The main character, Billi, played by Awkwafina, learns that her grandmother has cancer, but she is prohibited by her family from telling her. Billi then decides to visit her grandmother and enjoy the time that she has left.

Educating Chinese customs, including hiding the fact that a person has a life-threatening disease, provides a strong familial setting.

“The Farewell” is a rollercoaster of emotions, but it is definitely worth watching. A few of the scenes, especially the wedding scene, made me think about family parties I used to go to when I was growing up.

Everyone in my family would gather at a restaurant with large tables and catch up with relatives we rarely see, similar to scenes in the movie.
Be sure to watch until the end of the credits of the film as well.

Mulan (1998)

Mulan is one of my all time favorites, especially for Lunar New Year.

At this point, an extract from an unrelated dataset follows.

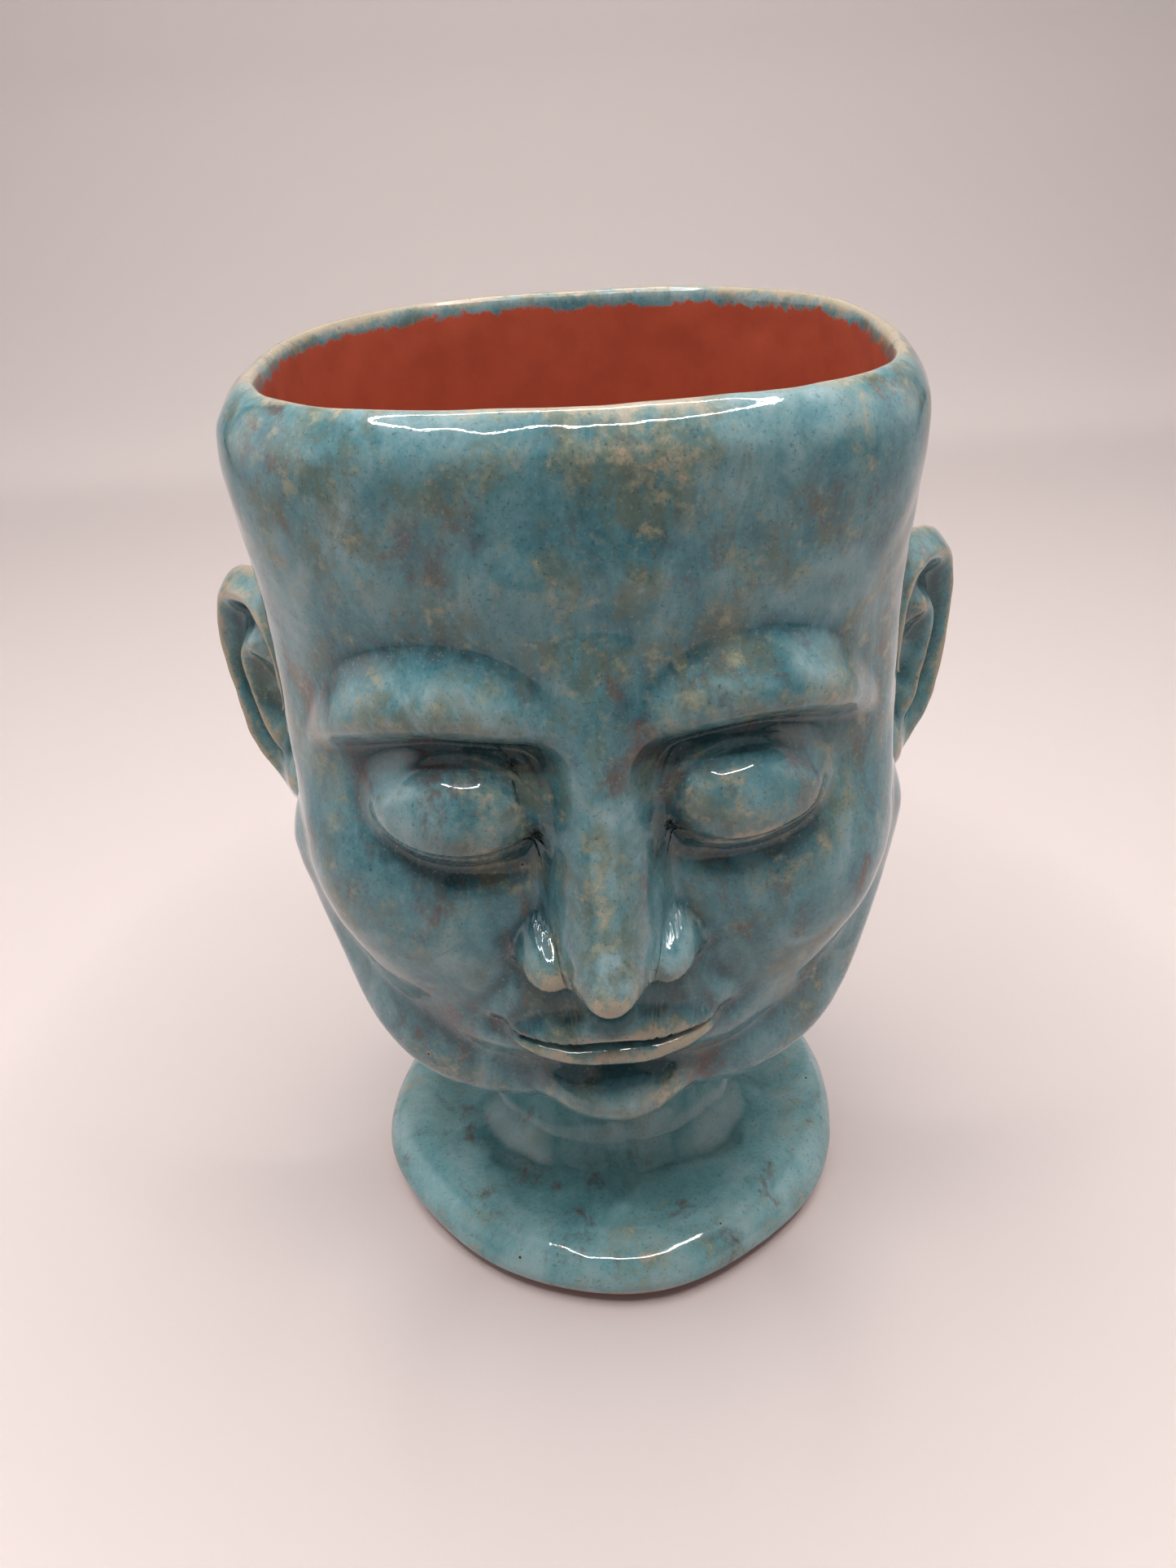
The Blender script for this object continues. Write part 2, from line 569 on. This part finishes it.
def borders(quads):
    """The edges of a set of quads that no other of them shares, each in its quad's direction: an edge is kept
    when it isn't there the other way round as well."""
    edges = np.concatenate([quads[:, [k, (k + 1) % 4]] for k in range(4)])
    forward, backward = edges[:, 0] * turn.size + edges[:, 1], edges[:, 1] * turn.size + edges[:, 0]
    return edges[~np.isin(forward, backward)]


def down_to_seat(quads):
    """Quads from the borders of some of the skin's quads down to the seat under them."""
    edges = borders(quads)
    return np.column_stack([edges[:, 1], edges[:, 0], edges[:, 0] + turn.size, edges[:, 1] + turn.size])


def fan(row, centre):
    """Triangles from a row of the skin to a point on the axis, facing up."""
    ring = number[row]
    return np.column_stack([ring, np.roll(ring, -1), np.full(len(ring), centre)])


def shelf(row, other):
    """A band of quads from one row of the skin straight across to another."""
    ring, far = number[row], number[other]
    return np.column_stack([ring, np.roll(ring, -1), np.roll(far, -1), far])


# Each cell of the skin belongs to the piece that claims it most. The first five pieces lie on the face's
# middle line, and the others are cut in two, left and right.
ON_THE_MIDDLE = 5
cell_side, cell_turn = np.abs(turn[:-1] + turn[1:]) / 2 * ROUND, (turn[:-1] + turn[1:]) / 2
cell_run = (run[:-1] + run[1:]) / 2
cell_z = height_at(cell_run)
on_face = (cell_run > HEAD_START + 6) & (cell_run < LIP_START - 3) & (np.abs(cell_turn) < 1.45)
_, slit, _, _ = eye_lines(cell_side)
in_upper, in_lower, mouth_taper, _ = lip_shares(cell_side, cell_z)
lidded = 20.0 * (eyes(cell_side, cell_z) > -0.6)
claims = {
    "mouth_mound": mound(cell_side, cell_z) - 0.4,
    "chin": chin(cell_side, cell_z) - 0.5,
    "nose": nose(cell_side, cell_z) - 0.5,
    "upper_lip": 30.0 * ((mouth_taper > 0.03) & (in_upper > 0) & (in_upper < 1.05)),
    "lower_lip": 30.0 * ((mouth_taper > 0.03) & (in_lower >= 0) & (in_lower < 1.05)),
    "cheek": cheeks(cell_side, cell_z) - 0.5,
    "jaw": jaw(cell_side, cell_z) - 0.4,
    "brow": brows(cell_side, cell_z) - 0.3,
    "nose_wing": nose_wings(cell_side, cell_z) - 0.3,
    "upper_lid": np.where(cell_z >= slit, lidded, -1),
    "lower_lid": np.where(cell_z < slit, lidded, -1),
}
owner = np.argmax([np.full(cell_side.shape, 0.01), *claims.values()], axis=0) * on_face
both_halves = (("_left", cell_turn > 0), ("_right", cell_turn <= 0))
for place, name in enumerate(claims, 1):
    for label, half in both_halves if place > ON_THE_MIDDLE else (("", True),):
        top = cells[(owner == place) & half]
        under_lid = ["eyeball" + label] * (name == "upper_lid")
        cut_out("glazed_" + name + label, [top, top[:, ::-1] + turn.size, down_to_seat(top)],
                "head_glaze", name + label, *under_lid)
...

This classic movie brings comedy, action and storyline that is unlike any other princesses from major Disney films. It is loosely based on a Chinese folk tale called “The Ballad of Mulan,” which tells the story of a young woman who disguises herself as a man and takes her father’s place in the army.

When I was little, I did not really understand some of the jokes, the pressure Mulan went through to be “perfect” or what was going on in the war scenes.

Watching it in more recent years, I have developed a deep appreciation for this movie and I laugh at almost every scene with Mushu the dragon. I love that Mulan herself is a complex character who speaks her truth and breaks free from stereotypes.

Now that the Year of the Tiger has begun, I hope it will lead to more Lunar New Year and AAPI movies! Hollywood is slowly moving in the right direction, but there is still room for improvement, since there are few movies with accurate representation and knowledge about Lunar New Year.